История была глупая. Неделю назад во время его дежурства в третьей палате рожали две женщины. Первая была студенткой последнего курса медицины. С момента прибытия в клинику она стала любимицей врачей и сестер. Рожала она довольно легко, а причиной интереса была ее красота и капризное поведение. Ну и в некоторой степени «мерседес» ее мужа, который неустанно привозил в клинику цветы почти со всего города. Поэтому она лежала в кровати, уставленной сиренью. Стефан безуспешно пытался ее убрать. Когда было больно, она не призывала Бога, как большинство женщин, лишь тихонько постанывала, прижимаясь лбом к руке сестры. В стоне этом было что-то из певучих причитаний. При первой сильной боли она забыла всю свою медицину и стала беспомощным малым ребенком. С изумлением смотрела на то, какие странные вещи творятся с ее телом, и не могла поверить, когда ей показали мальчика, что это ее собственный, самый настоящий сын. Отец тем временем то крутился перед родильной палатой, то сбегал во двор и давил на клаксон, давая знать, что он близко и бодрствует, вот только ему не разрешают войти в палату. Даже Жемих принес ей ветку сирени, и она смеялась в ответ сквозь слезы. В то же время на другой кровати рожала работница фабрики электроприборов. Руки у нее были темные, покореженные работой, лицо и лоб покрыты пятнами. В ее отделении было пусто. Она не стонала, только беззвучно сжимала зубы и кулаки, внимательно глядя в глаза Стефану, который краснел от злости, исследуя ее, потому что так же, как и она, прекрасно слышал разговоры и смех за стенкой из зеленого кафеля. Стефан охотно принес бы ей цветы, но стеснялся, и это еще больше распаляло его гнев. Он ничего не стал говорить сестрам, лишь поставил двух у кровати работницы и сам часто к ней заходил, минуя второй бокс, где и так не был нужен, потому что там постоянно появлялись врачи, даже те, у которых не было дежурства. Он поговорил с работницей. Она рожала в первый раз, а муж работал за городом и не мог в этот день прийти. Она очень мучилась, стараясь этого не показывать. Во время разговора минутами замолкала, и тени ложились у нее под глазами. Ночью начались собственно роды, сестра вызвала Смутека, посчитав, что в этом случае будет достаточно и медика. Лишь когда после рождения ребенка оказалось, что он не подает признаков жизни, подняли с постели Стефана.
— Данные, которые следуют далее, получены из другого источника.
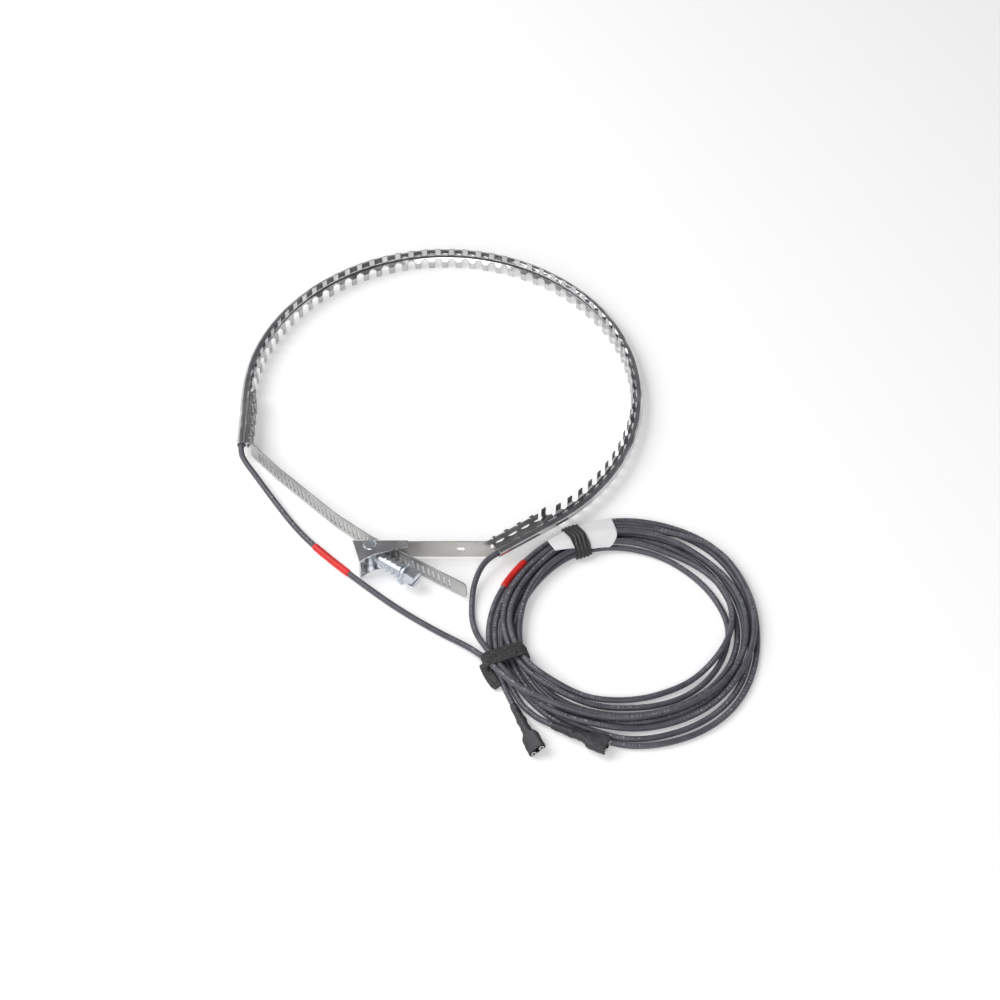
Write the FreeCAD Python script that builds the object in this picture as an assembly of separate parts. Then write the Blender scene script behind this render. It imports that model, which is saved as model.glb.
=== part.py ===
import FreeCAD, Part
import math
import os

# Crankcase heater: a sheet-metal ring with fingers that holds a round heating cord against a
# compressor shell, closed by a slotted band and a swinging worm screw, with two coiled supply leads.
# Millimetres. The origin is the ring's axis on the surface that the part lies on, +Z is up.

os.makedirs("parts", exist_ok=True)
Vec = FreeCAD.Vector

# Ring channel
ring_radius = 108.0
arc_start_deg = -55.5
arc_end_deg = 180.0
straight_length = 37.0
arc_pitches = 55
finger_width = 2.8
finger_reach = 7.5
sheet = 0.45
tube_radius = 2.6
neck_half_gap = 1.0
finger_inset = 3.75
shoulder_height = 2.9
ledge_height = 1.7
ledge_inset = 4.9
root_overlap = 0.05
root_drop = 0.15
ledge_fold_out = 0.3
notch_apex_inset = 2.55
scallop_apex_inset = 4.2
notch_floor = 0.3
crimp_return = 0.6
tube_sides = 14
bore_sides = 8
slot_station_step = 0.25
same_direction = 0.9
arch_sides = 4
cord_sides = 12

# Heating cord in the channel and the seals at its ends
cord_clearance = 0.25
seal_length = 5.6
seal_recess = 0.4

# Clamp straps
strap_thickness = 0.6
strap_height = 12.7
band_height = 11.6
strap_inset = 5.35
prong_slot_half_height = 2.1
crimp_clearance = 0.05
prong_end_gap = 8.0
band_prong_end_gap = 1.5
crotch_overrun = 1.2
band_knee_run = 2.2
strap_line_offset = 0.6
strap_end_clearance = 1.0
strap_hole_width = 4.2
strap_hole_height = 3.2
strap_hole_corner_share = 0.4
strap_hole_x = 11.4
band_tip_radius = 2.2
band_bend_radius = 5.0
band_sweep_radius = 90.0
strap_bend_radius = 4.0
slot_pitch = 3.175
slot_width = 1.3
slot_height = 6.5
slot_lean_deg = 6.0
slot_end_margin = 9.0
fork_depth = 4.0
band_first_bend = (14.65, -16.5)
band_bends_from_pivot = ((-18.9, 21.7), (-0.6, 7.2))
band_tip_from_pivot = (50.3, -24.8)

# Clamp housing
housing_sheet = 0.7
housing_height = 14.2
housing_bend_radius = 1.12
housing_left_x = -45.0
housing_right_x = -16.0
housing_nose = (-5.0, -11.0)
housing_front = ((1.5, -6.5), (8.1, -4.5), (19.8, -1.3))
window_left_x = -43.0
window_right_x = -27.0
window_clearance = 0.15
pivot_x = -35.8
pivot_drop = 2.0
barrel_radius = 3.2
barrel_hole_clearance = 0.3
barrel_overhang = 0.2

# Worm screw
screw_angle_deg = -36.0
shank_radius = 2.0
shank_clearance = 0.1
barrel_chamfer = 0.3
rivet_radius = 2.7
rivet_length = 0.9
rivet_gap = 0.4
thread_start = 5.2
thread_end = 22.2
thread_radius = 4.4
thread_depth = 0.95
thread_root_share = 0.72
thread_crest_share = 0.26
thread_sink = 0.2
flange_gap = 0.6
flange_radius = 6.2
flange_thickness = 1.2
flange_chamfer = 0.35
head_across_flats = 7.94
head_length = 6.2
head_rounding = 0.45
head_rounding_spread = 1.7
driver_slot_width = 1.2
driver_slot_depth = 1.8

# Leads, markers and crimp terminals
lead_radius = 1.55
lead_exit_run = 5.6
tail_turn_distance = 6.0
tail_inside = 8.0
marker_wall = 0.35
marker_clearance = 0.05
marker_a_length = 27.0
marker_a_place = (-56.0, -110.8)
marker_a_heading_deg = -43.5
marker_b_start_deg = 139.5
marker_b_end_deg = 157.0
marker_b_depth = 4.4
sleeve_wall = 0.45
sleeve_length = 31.0
sleeve_neck_radius = 2.15
sleeve_crimp_radius = 2.6
crimp_flattening = 0.5
sleeve_neck_end = 8.1
sleeve_crimp_start = 10.5
sleeve_crimp_end = 17.4
sleeve_flat_start = 21.1
round_power = 2.0
flat_power = 3.4
oblong_sides = 12
bay_flare_start = 18.6
bay_end_gap = 1.2
sleeve_flat_width = 9.4
sleeve_flat_height = 4.6
terminal_barrel_radius = 1.75
terminal_barrel_length = 7.0
terminal_sheet = 0.4
terminal_strip_width = 2.4
terminal_strip_length = 2.0
strip_overlap = 1.0
tab_width = 7.5
tab_length = 9.5
curl_radius = 1.3
terminal_recess = 0.5

# Coil of both leads
coil_bearing_deg = -58.385
coil_stand_off = 2.24
coil_height = 6.4
coil_outer_radius = 70.6
coil_inner_radius = 48.7
tie_squeeze = 2.2
hook_tie_deg = 198.5
hook_tie_width = 8.0
hook_tie_thickness = 1.4
ribbed_tie_deg = 112.7
ribbed_tie_width = 9.0
ribbed_tie_thickness = 1.2
label_thickness = 0.3
label_start_deg = 93.0
label_end_deg = 128.0
label_depth = 4.0
soft_gap = 0.3
edge_step_deg = 7.5

# Sizes that follow from the ones above
centre_height = finger_reach
pitch_deg = (arc_end_deg - arc_start_deg) / arc_pitches
pitch = math.radians(pitch_deg) * ring_radius
tube_bore = tube_radius - sheet
cord_radius = tube_bore - cord_clearance
end_angles = (arc_start_deg, arc_end_deg)
strap_line_y = strap_line_offset - ring_radius
pivot_y = -ring_radius - pivot_drop
coil_distance = ring_radius + coil_outer_radius + coil_stand_off
coil_x = coil_distance * math.cos(math.radians(coil_bearing_deg))
coil_y = coil_distance * math.sin(math.radians(coil_bearing_deg))


def export(name, shape):
    """Write one sub-part and print what it holds."""
    shape.exportStep("parts/" + name + ".step")
    print(name, len(shape.Solids), "solids", round(shape.Volume, 1), "mm3", shape.isValid())


def unit(vector):
    return Vec(vector).normalize()


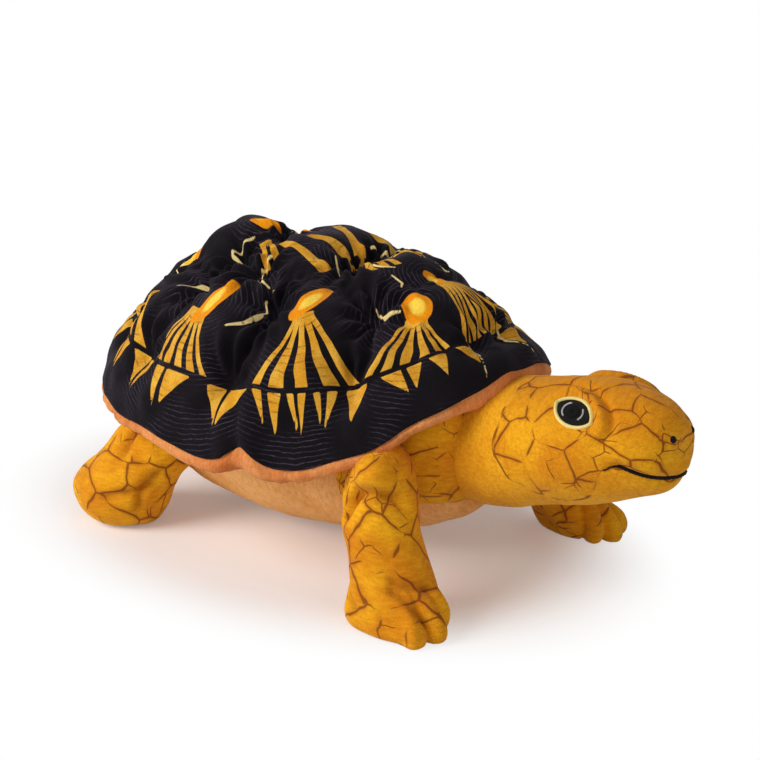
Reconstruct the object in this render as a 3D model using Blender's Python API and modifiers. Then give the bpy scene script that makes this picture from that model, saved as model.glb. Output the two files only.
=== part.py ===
# A plush tortoise: stuffed shell, body, neck, head, four legs and a tail.
# Metres. +X runs to the nose, +Z is up, and the soles stand on z = 0.
# Lengths along the body are measured from the back edge of the shell.

import math

import bpy
from mathutils import Matrix, Vector

# Fabric, stuffing and the gaps between sewn pieces
skin_thickness = 0.0012
cover_thickness = 0.0015
lining_thickness = 0.0012
sewn_gap = 0.0003
stuffing_ease = 0.0008
sole_flat_depth = 0.0005
overrun = 0.010
weld_distance = 0.00003

# Shell
shell_length = 0.231
shell_width = 0.170
shell_top_height = 0.141
rim_low_height = 0.060
rim_front_height = 0.106
lining_roll_depth = 0.003
lining_hollow_rise = 0.013

# Body
body_length = 0.190
body_back_setback = 0.029
body_width = 0.114
belly_height = 0.005
body_top_height = 0.104
chest_seam_height = 0.037
chest_seam_setback = 0.166
rump_seam_height = 0.030
rump_seam_setback = 0.049
rump_seam_slope = math.radians(42)

# Neck, measured back from the shell's front edge
neck_setback = 0.015
neck_joint_height = 0.064
neck_ball_radius = 0.030
neck_collar_reach = 0.010
neck_skin_turn = 118

# Head, measured forward from the neck joint
head_joint_step = 0.022
head_joint_height = 0.067
head_ball_ease = 0.0025
head_length = 0.075
head_width = 0.061
head_height = 0.056
head_rise = 0.019
crown_width = 0.020
jaw_seam_height = 0.0725

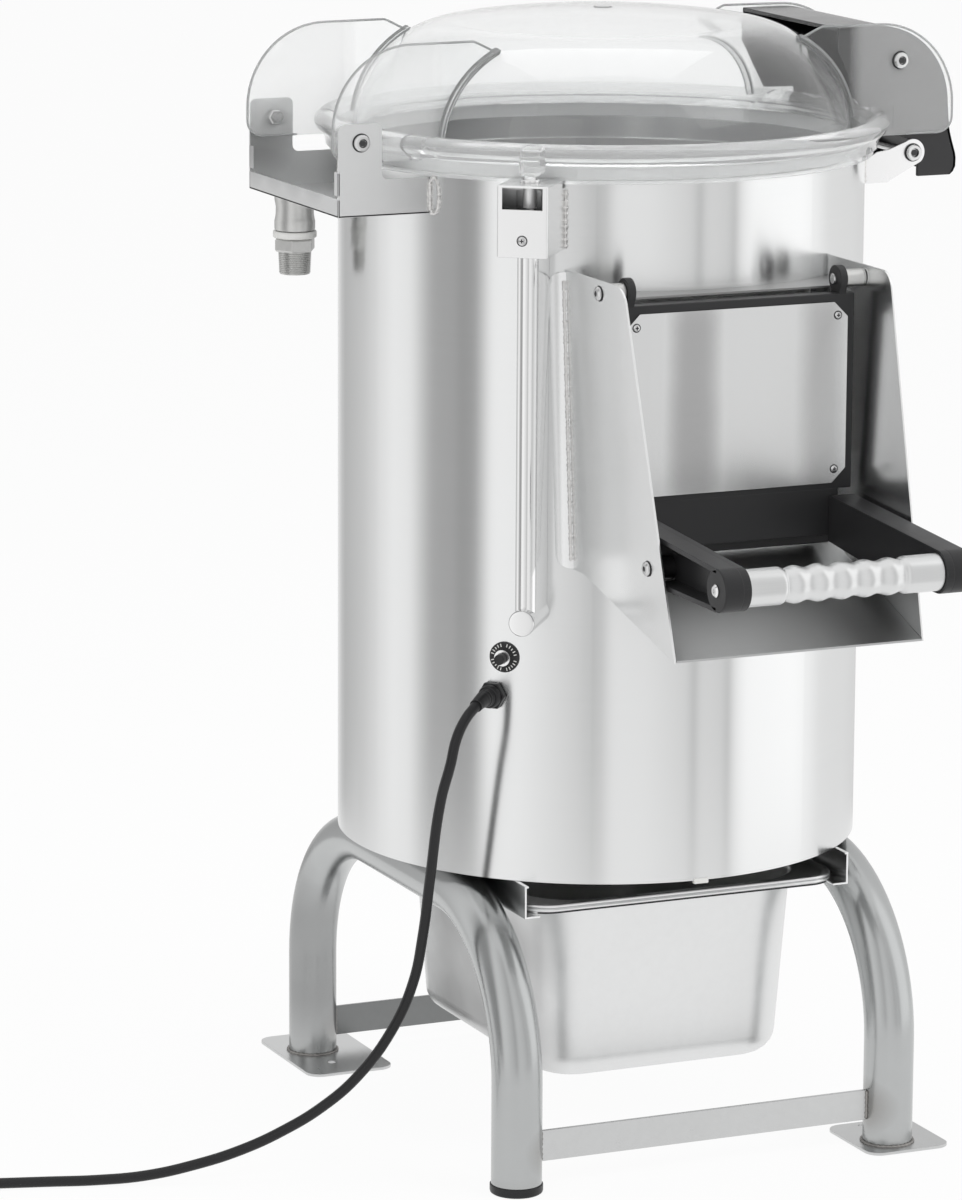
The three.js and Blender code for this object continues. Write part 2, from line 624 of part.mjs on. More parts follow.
const RAIL_BOTTOM = DRUM_BOTTOM - GAP - RAIL_HEIGHT;
const PAN_RIM_BOTTOM = RAIL_BOTTOM + SHEET + GAP;
const PAN_RIM_TOP = PAN_RIM_BOTTOM + PAN_RIM_THICK;

function addRails() {
  const top = DRUM_BOTTOM - GAP;
  const inner = RAIL_X - RAIL_FLANGE;
  const web = RAIL_X - SHEET;
  const outline = [
    [inner, RAIL_BOTTOM], [RAIL_X, RAIL_BOTTOM], [RAIL_X, top], [inner, top],
    [inner, top - SHEET], [web, top - SHEET], [web, RAIL_BOTTOM + SHEET], [inner, RAIL_BOTTOM + SHEET],
  ];
  for (const [side, sign] of [["left", -1], ["right", 1]]) {
    const section = outline.map(([x, z]) => [sign * x, z]);
    add(`pan_rail_${side}`, STEEL, slab("y", section, RAIL_FRONT_Y, RAIL_REAR_Y));
  }
}

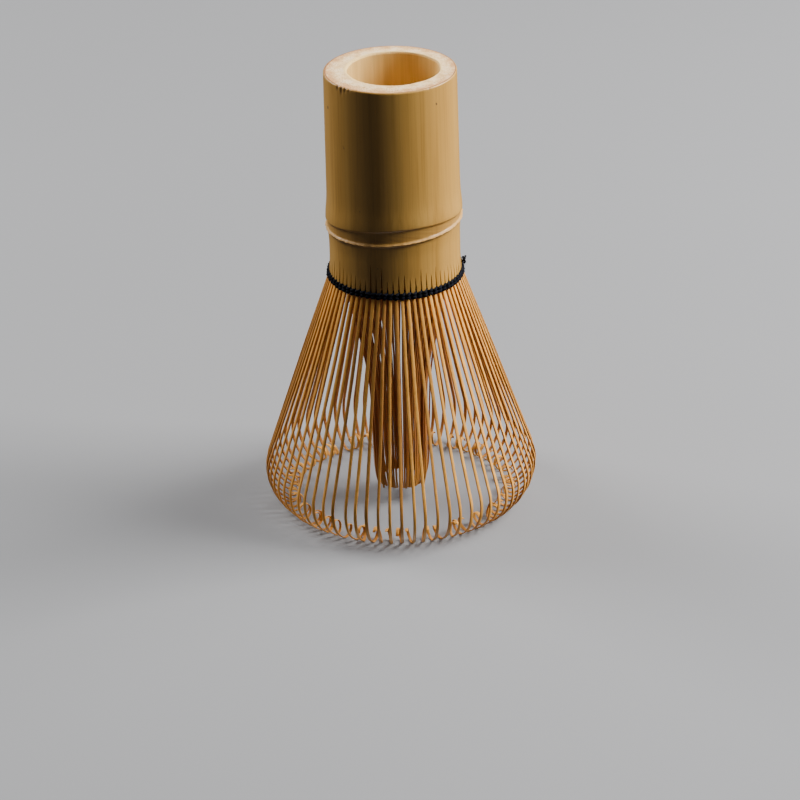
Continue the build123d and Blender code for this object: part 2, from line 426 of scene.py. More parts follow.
CROTCH_R = 12.95 * MM
CROTCH_Z = 61.0 * MM
STRIP_INSIDE_R = 13.72 * MM
CAVITY_R = 10.9 * MM
CAVITY_TOP = 65.0 * MM
SLIT_HALF_WIDTH = 0.24 * MM
SLIT_LEAST = 0.03 * MM               # nearer its top than this a slit counts as closed
STRIP_END = COLLAR_BOTTOM - 1.3 * MM  # the strips run on behind the thread
SLIT_SEED = 5
COLUMNS_PER_STRIP = 7
SKIN_BANDS = (                       # the skin's rings in mm: from, down to, spacing
    (101.9, 99.4, 0.28),             # the splintered rim
    (99.1, 76.0, 1.2),
    (75.6, 72.1, 0.4),
    (72.0, 65.6, 0.16),              # the node
    (65.5, 64.1, 0.28),
)
SLIT_TOP = 64.0 * MM                 # no slit reaches higher
SLIT_RINGS = 42
HOLLOW_RINGS = 24
MERGE_DISTANCE = 0.004 * MM
RIM_CHIPS = (                        # azimuth and half width in degrees, reach and depth in mm
    (218, 0.9, 1.6, 0.22), (223, 0.7, 2.4, 0.30), (227.5, 0.8, 1.2, 0.26),
    (232, 0.6, 0.9, 0.16), (305, 0.7, 0.6, 0.14), (95, 0.8, 1.1, 0.2),
)

oval = Ripple(21, (2, 3))
flutes = Ripple(22, (9, 14, 23, 31))
roughness_of_node = Ripple(23, (17, 29, 41, 57, 83))
hollow_shape = Ripple(24, (2, 3, 5, 7, 11))
cut_waves = Ripple(25, (2, 5, 11, 37, 61))


def slit_apexes():
    """Heights of the slits' tops; the same draws as the CAD collar's."""
    rng = random.Random(SLIT_SEED)
    found = []
    for _ in range(TINES):
        apex = rng.uniform(58.3, 59.9)
        if rng.random() < 0.22:
            apex += rng.uniform(1.2, 3.2)
        found.append(apex * MM)
    return found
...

Он прибежал в халате, наброшенном на пижаму, и, крепко обругав присутствующих, стал делать маленькому искусственное дыхание, завершившееся успехом: ребенок ожил.
Когда он, залитый потом, скользя по мокрому от воды паркету, с волосами, спадающими на лоб, издали показал ребенка, бесцветные пересохшие губы женщины задрожали в первой улыбке.
Глядя на подарок, он размышлял, сколько может стоить такой ликер. Наверное, злотых шестьсот. Разорились, глупые.
Он поехал на лифте на первый этаж, чтобы проверить женщину с больным сердцем. Очень бледная, она смотрела из синеватого полумрака глазами, которые становились такими большими, словно впитали в себя всю ночь. Ее молчание беспокоило его.